During Lent it is often a goal to take time out to notice God: in the actions of the day, in the time set aside, and in the wonder of nature around us. In this process we may also notice our own lack of animation, our spiritual lassitude. We are like the dry bones of Ezekiel, rattling around but with no life and breath. To take notice of the beauty around us, to stop and stare and appreciate, is part of what it is to be human. It is also part of what it is to be divine – so in this way we are reflecting the nature of God. As Adam mirrors the position of God as painted by Michelangelo, so we too mirror his image, and reflect back his nature as Creator and sustainer. God gazes on Adam, seeing that his creation is good, and contemplates him even as he breathes life into him; Adam breathes in that life, and then goes on to his task, the naming of the animals – in which he looks, appreciates and stewards them.

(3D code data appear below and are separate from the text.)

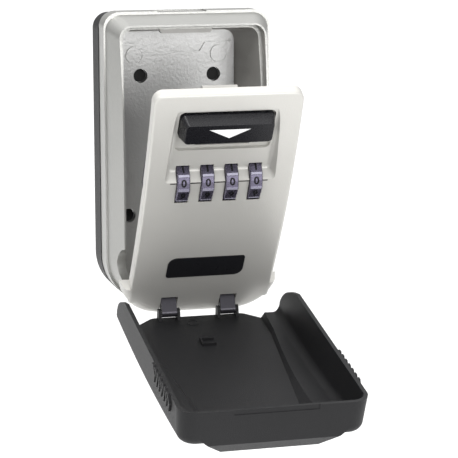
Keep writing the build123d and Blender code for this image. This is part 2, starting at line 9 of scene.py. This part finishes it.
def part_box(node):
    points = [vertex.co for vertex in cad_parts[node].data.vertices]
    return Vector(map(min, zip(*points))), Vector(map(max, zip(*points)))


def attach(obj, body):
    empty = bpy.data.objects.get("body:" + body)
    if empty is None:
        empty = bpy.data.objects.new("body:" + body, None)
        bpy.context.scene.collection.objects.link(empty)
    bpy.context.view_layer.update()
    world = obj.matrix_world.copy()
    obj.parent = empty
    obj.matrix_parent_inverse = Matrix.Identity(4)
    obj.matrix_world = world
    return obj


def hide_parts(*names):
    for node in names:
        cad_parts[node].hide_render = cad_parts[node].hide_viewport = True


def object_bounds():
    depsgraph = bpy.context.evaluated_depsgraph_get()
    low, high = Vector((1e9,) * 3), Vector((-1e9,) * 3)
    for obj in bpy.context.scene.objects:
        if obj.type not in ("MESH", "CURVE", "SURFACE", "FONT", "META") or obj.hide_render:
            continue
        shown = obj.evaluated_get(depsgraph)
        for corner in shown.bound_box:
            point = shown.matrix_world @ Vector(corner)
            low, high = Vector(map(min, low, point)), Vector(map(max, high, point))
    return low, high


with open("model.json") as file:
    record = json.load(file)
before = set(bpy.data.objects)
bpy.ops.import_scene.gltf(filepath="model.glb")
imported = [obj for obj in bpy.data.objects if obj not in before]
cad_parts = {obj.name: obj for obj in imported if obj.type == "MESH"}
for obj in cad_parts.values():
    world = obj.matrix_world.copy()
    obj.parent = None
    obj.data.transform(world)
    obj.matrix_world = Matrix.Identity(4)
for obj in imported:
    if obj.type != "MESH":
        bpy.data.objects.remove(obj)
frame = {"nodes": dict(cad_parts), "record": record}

low0, high0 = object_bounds()
scene = bpy.context.scene
record = frame["record"]
joints = {j["name"]: j for j in record["behaviour"]["joints"]}
mounts = {m["name"]: m for m in record["mounts"]}
slots = {s["node"]: s["material_slot"] for s in record["subparts"]}

MM = 0.001
door_angle = math.radians(32.1)    # how far the door stands open

# back wall inside the housing, and the room in front of it, in metres from the wall; these pick the faces
# that get painted light
back_wall = (-0.0053, -0.0032)
cavity = (-0.0375, -0.0033)
cavity_half_width = 0.0352
cavity_half_height = 0.0655
cavity_drop = 0.003                # its centre lies this far below the origin

# number rings
ring_radius = 10.85 * MM
ring_bore = 6.05 * MM
ring_edge = 0.4 * MM               # bevel at both rims
facet_dip = 0.28 * MM              # the middle of each facet lies this far below the bars
facet_edge_dip = 0.15 * MM
figure_dip = 0.1 * MM
figure_height = 3.7 * MM
figure_weight = 0.024              # thickens the strokes, for letters of size 1
figure_cuts = 15                   # strips that a figure is cut into, so that it can be bent
zero_angle = math.radians(27.9)    # where the 0 stands, from the door's normal towards its top
facet_step = math.radians(36)
bar_half = math.radians(4.2)
points_per_facet = 5

# camera
camera_place = Vector((-0.227849, -0.939470, 0.136812))
camera_right = Vector((0.9649226, -0.2625261, -0.0020932))
camera_up = Vector((0.0482228, 0.1693956, 0.9843677))
camera_ahead = Vector((0.2580676, 0.9499396, -0.1761134))


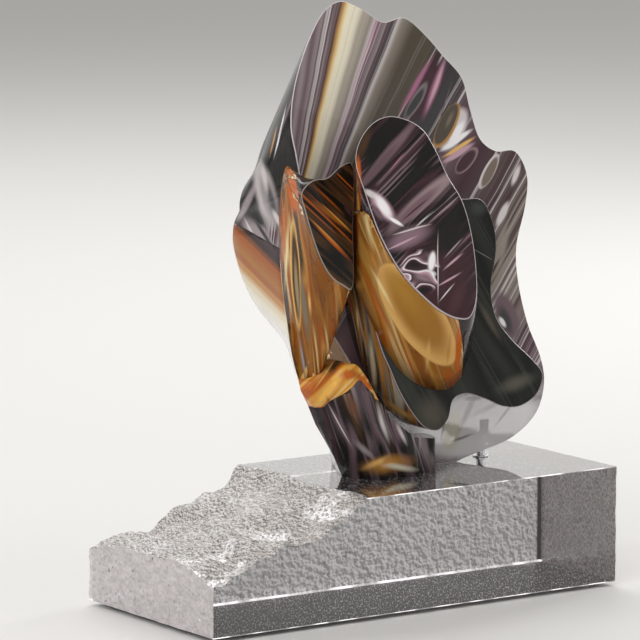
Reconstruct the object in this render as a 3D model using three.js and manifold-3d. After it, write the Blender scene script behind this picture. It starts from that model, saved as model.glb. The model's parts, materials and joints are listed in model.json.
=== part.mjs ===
// Abstract sculpture of laminated optical glass on a cast clear glass base.
// Millimetres, +Z up, +X to the right and +Y away from the viewer.
// The origin is the middle of the base, at the underside of its bumper feet.
// The glass above the base is built with its foot at height 0 and lifted onto the base at the end.
// The rear shell has its flat polished face at Y = 0, and the petals step forward from it.
import * as THREE from "three";
import { mergeVertices } from "three/addons/utils/BufferGeometryUtils.js";
import Module from "manifold-3d";

const wasm = await Module();
wasm.setup();

// Base block and its bumper feet
const BASE_LENGTH = 306;
const BASE_DEPTH = 141;
const BASE_HEIGHT = 74;
const BASE_CORNER = 2;
const BUMPER_DIAMETER = 12.7;
const BUMPER_HEIGHT = 3;
const BUMPER_INSET_X = 14;
const BUMPER_INSET_Y = 12.5;
const BASE_TOP = BUMPER_HEIGHT + BASE_HEIGHT;

// Broken ramp at the left end of the base
const POLISHED_EDGE_X = -39;
const POLISHED_EDGE_WANDER = 4;
const RAMP_COLUMNS = 24;
const RAMP_ROWS = 12;
const RAMP_CROWN = 8;
const RAMP_GRAIN = 1.4;

// Layers of glass, measured forward and backward from the shell's polished face
const GLUE_LINE = 0.2;
const FOOT_GLUE_LINE = 0.3;
const PETAL_CLEARANCE = 0.4;
const AMBER_FEATHER = 0.6;
const SHELL_DEPTH = 50;
const SHELL_CROWN = 13;
const FLUTE_COUNT = 23;
const FLUTE_CROWDING = 1.6;
const FLUTE_RISE = 1.1;
const MIDDLE_FRONT = 28;
const LEFT_FRONT = 38;
const CENTRE_FRONT = 65;

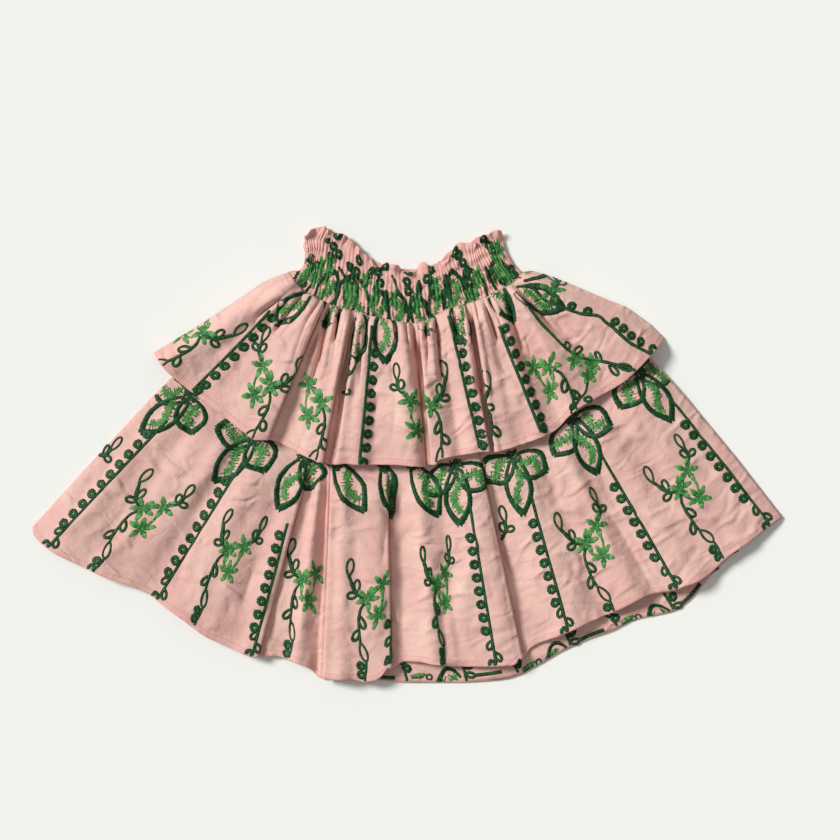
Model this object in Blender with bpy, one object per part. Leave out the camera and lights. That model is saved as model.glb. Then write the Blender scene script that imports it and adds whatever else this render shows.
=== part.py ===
"""A child's two-tier skirt with a shirred waist, laid flat with its front up.

The skirt is a tube of thin cloth, so a front and a back lie on each other.
From the table up there are four layers of tier: the back of the short upper
tier, the back of the long lower tier, the front of the lower tier, and the
front of the upper tier. All four start at the seam under the waistband.
X runs to the right as the skirt is seen, Y from hem to waist, Z off the table.
"""

import bpy
import numpy as np

MM = 0.001

# Driving sizes
CLOTH = 1.2 * MM            # wall of one layer of cloth
GAP = 0.3 * MM              # between layers that touch, and at every seam
LAYER = CLOTH + GAP
SMOCKED = 2.7 * MM          # the back of the band, gathered and pressed by the table
FULL_FOLD = 7.5 * MM        # height of the tallest fold
COVERED_FOLD = 2.0 * MM     # height that a fold of the lower tier keeps under the upper one
GATHER = 1.8 * MM           # height of the small gathers just under the band
RIBS = 50                   # pleats that the elastic draws up across the front of the band
RUFFLES = 13                # waves in the free edge above the top row of elastic
RUFFLE = 4.2 * MM           # height of those waves
BACK_UPPER_SHORTER = 5 * MM  # the back of the upper tier lies this much further from the hem
LOWER_SEAM = (-84 * MM, 84 * MM)  # stretch of the seam that the lower tier's layers fill
KNEE = 0.45                 # share of the lower tier's length where it leaves the upper one

# The band from its left end to its right: free top edge, and seam to the tiers
BAND_COLUMNS = ("top_x", "top_y", "seam_x", "seam_y")
BAND_MM = (
    (-86, 182, -100, 156),
    (-82, 192, -95, 147),
    (-73, 193, -88, 140),
    (-63, 190, -78, 134),
    (-55, 185, -66, 128),
    (-45, 176, -53, 124),
    (-35, 169, -40, 121),
    (-25, 164, -27, 117),
    (-14, 159, -13, 114),
    (-3, 158, 0, 112),
    (8, 158, 12, 113),
    (19, 161, 23, 118),
    (28, 165, 35, 124),
    (34, 172, 46, 127),
    (42, 176, 56, 130),
    (52, 179, 66, 134),
    (57, 184, 75, 139),
    (65, 187, 85, 143),
    (74, 188, 92, 148),
    (81, 187, 97, 155),
)

# Fold lines of the upper tier's front, left to right: where each leaves the seam,
# where it meets the hem, and how high it stands there (0 is the floor of a valley)
UPPER_COLUMNS = ("seam_x", "hem_x", "hem_y", "height")
UPPER_MM = (
    (-99.8, -215, 86, 0),
    (-97, -213, 83, 3),
    (-94, -206, 74, 5.5),
    (-91, -192, 61, 3.5),
    (-88, -172, 46, 2),
    (-84, -154, 32, 4),
    (-79, -137, 19, 6),
    (-74, -125, 12, 7.5),
    (-71, -120, 14, 2),
    (-67, -112, 12, 0.5),
    (-63, -98, 5, 1.5),
    (-58, -84, -1, 4.5),
    (-53, -76, -4, 6.5),
    (-49, -68, -8, 3),
    (-45, -60, -8, 0),
    (-39, -52, -7, 5),
    (-33, -43, -8, 6),
    (-24, -28, -8, 3.5),
    (-15, -13, -8, 5),
    (-5, 2, -9, 7),
    (1, 10, -10, 4),
    (5, 14, -11, 0.5),
    (9, 20, -10, 0.5),
    (13, 23, -4, 6),
    (19, 34, -2, 6.5),
    (25, 45, 0, 4),
    (33, 57, 2, 6.5),
    (40, 65, 3, 4),
    (45, 69, 2, 0),
    (50, 74, 4, 5.5),
    (57, 86, 6, 6.5),
    (64, 99, 10, 4),
    (70, 113, 15, 6),
    (76, 120, 18, 2.5),
    (80, 130, 25, 0.5),
    (83, 136, 32, 4),
    (85.5, 144, 39, 6.5),
    (88, 159, 48, 4),
    (90, 172, 55, 1.5),
    (92, 184, 63, 5),
    (94, 198, 76, 6.5),
    (95.5, 210, 89, 4),
    (96.5, 216, 96, 1.5),
    (97, 217, 99, 0),
)

# Fold lines of the lower tier's front: where each comes out from under the upper
# tier's hem, where it meets its own hem, and its height there
LOWER_COLUMNS = ("knee_x", "hem_x", "hem_y", "height")
LOWER_MM = (
    (-201, -318, -61, 0),
    (-198, -317, -67, 1.2),
    (-191, -311, -74, 2.5),
    (-182, -299, -83, 4),
    (-170, -278, -93, 3),
    (-156, -254, -104, 5),
    (-145, -236, -110, 4),
    (-136, -221, -117, 2),
    (-127, -206, -128, 4.5),
    (-117, -189, -140, 6),
    (-106, -170, -154, 5),
    (-96, -152, -162, 3.5),
    (-86, -134, -170, 5.5),
    (-82, -124, -173, 3.5),
    (-79, -115, -170, 0.5),
    (-76, -105, -172, 1),
    (-73, -93, -176, 4.5),
    (-70, -82, -180, 5.5),
    (-68, -74, -186, 2.5),
    (-65, -70, -189, 0.5),
    (-61, -66, -190, 5),
    (-53, -56, -190, 7),
    (-43, -45, -190, 5.5),
    (-33, -33, -192, 6),
    (-24, -23, -188, 6),
    (-18, -16, -182, 4),
    (-14, -12, -177, 0.5),
    (-8, -2, -175, 0.5),
    (0, 10, -175, 3),
    (8, 23, -177, 5.5),
    (23, 46, -179, 2.5),
    (32, 60, -179, 4.5),
    (49, 85, -178, 7),
    (57, 94, -177, 6.5),
    (60, 98, -171, 2),
    (64, 103, -164, 0.5),
    (72, 113, -159, 1.5),
    (83, 126, -154, 4),
    (93, 140, -148, 5.5),
    (101, 154, -141, 4.5),
    (108, 167, -136, 2.5),
    (116, 181, -130, 4),
    (124, 194, -123, 5.5),
    (131, 206, -118, 3),
    (137, 216, -116, 2),
    (144, 229, -113, 4.5),
    (153, 243, -108, 5.5),
    (163, 258, -99, 3.5),
    (171, 269, -88, 4.5),
    (180, 284, -77, 5),
    (189, 297, -68, 3.5),
    (197, 309, -59, 2),
    (205, 318, -53, 0),
)

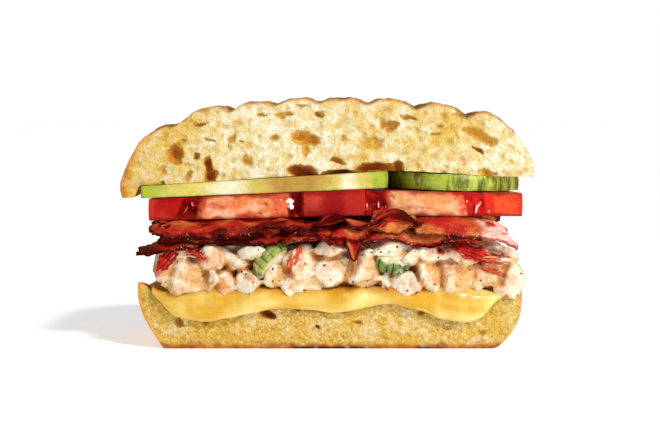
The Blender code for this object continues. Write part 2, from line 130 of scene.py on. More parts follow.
# The heap: along Y, the middle and half depth of the lumps that show at the cut, and how much larger they are made
# than they show; its core's ends along X and its top; how fine its skin is; how many flecks lie on it.
LUMPS_Y = -30.2
LUMPS_DEPTH = 6.2
LUMPS_SWELL = 1.08
CORE_ENDS = (-53.0, 56.0)
CORE_TOP = 33.4
SKIN_SIZE = 0.5
FLECKS = 330

# Bundles of red leg meat: from (along X, height) to (along X, height), how wide, how much of it is white.
RED_MEAT = (
    (-55.6, 25.2, -49.4, 32.6, 3.8, 0.0), (-45.6, 31.6, -39.6, 29.4, 2.8, 0.3),
    (-13.0, 25.0, -10.0, 33.0, 3.6, 0.85), (8.0, 33.4, 8.9, 28.0, 1.6, 0.4), (34.6, 33.2, 36.8, 31.0, 2.2, 0.5),
    (40.4, 33.4, 51.4, 28.8, 4.6, 0.0), (46.0, 30.0, 57.6, 27.6, 1.5, 0.7), (49.0, 26.2, 56.0, 24.0, 1.5, 0.7),
    (50.0, 31.6, 58.6, 29.6, 0.9, 0.9), (17.4, 20.8, 20.6, 16.8, 0.8, 0.3),
)

BACON_THICK = 1.9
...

Adam’s appreciation of all that God had made took the form of naming, because that was what was required of him, and what was in his heart. It was, in a sense, his spiritual gift. When searching for a definition of a spiritual gift I came across this:
A spiritual gift is the God-given capacity of every Christian to carry out his function in the body of Christ.
I would alter that slightly: A spiritual gift is the God-given capacity of every Christian to carry out his function with flair, where flair denotes something of our individuality and the joy that the exercise of that gift brings. Adam was bringing all that he was to God’s service, with joy.
Each of us will appreciate what is around us in a way that both reflects the image of God in us and the unique take on life that God has granted to us. I tend to turn to words, to poetry, and to photography; those with a background in mathematics may be more likely to contemplate the intricate simplicity of the Fibonacci sequence – the numbers that are repeated again and again throughout nature, dictating its order and beauty. However you contemplate, it should be something that is innate and true to you; not borrowed words, or borrowed sentiments, but something real and unique.
This Lent is an opportunity to wake from the slumber of everyday life, and to catch a glimpse of God-life – life in all its fullness. In order to do this we, like Adam in Michelangelo’s painting, should make a move towards God – reach out our hand, even as he strains towards us. In contemplation of the wonderful things around us we make such a move. Contemplation of creation is never an end in itself, but a gateway to the Creator. It is, if you like, an icon – an image of the one who draws us to himself. Contemplation of the Creator is a fundamental practice of those believers who wish to develop relationship with God.